THE LARDNERS AND THE LAURELWOODS

By

Pub Date: Sept. 17th, 1947
Publisher: Harper

This is an old-fashioned story, where the problems have a Victorian flavor of conservative county England:- shock technique applied to the question of the line of cleavage between social classes. I wonder just how wide an American market will be. The characters themselves lack the substance, the universality of, for example, the author's own Joanna Godden. The Lardners are substantial, self-respecting country people, who- for two generations- have accepted the Laurelwoods as their ""gentry"", and gladly shared their fates,- birth and death, romance and disaster, always with an unquestioned deference and sense of a line that separates the classes. The ""new house"" during the summers, is home for the Laurelwoods, while the Lardners serve them. Suddenly comes a break- unexplained.
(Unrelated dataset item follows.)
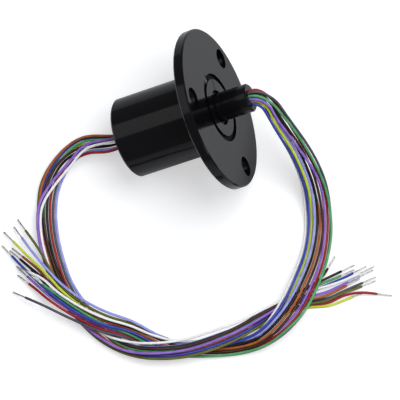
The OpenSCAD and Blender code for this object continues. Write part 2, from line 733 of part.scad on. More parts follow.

And twenty years later the Laurelwoods return- try to recapture the old magic- to reaffirm old bonds- to rebuild the past. But it can't be done that way. So- on two levels of time, we follow the story of the relations between Diana, clutching at memories of youth and romance -- only to find Dick an ageing alcoholic; Meg, failing to find her childhood idol in Bess, substantial farmer's wife; Martin, reluctant even to believe he ever thought he'd rather be a farmer than a banker. The story is oddly set in a vacuum-one has no sense of life outside.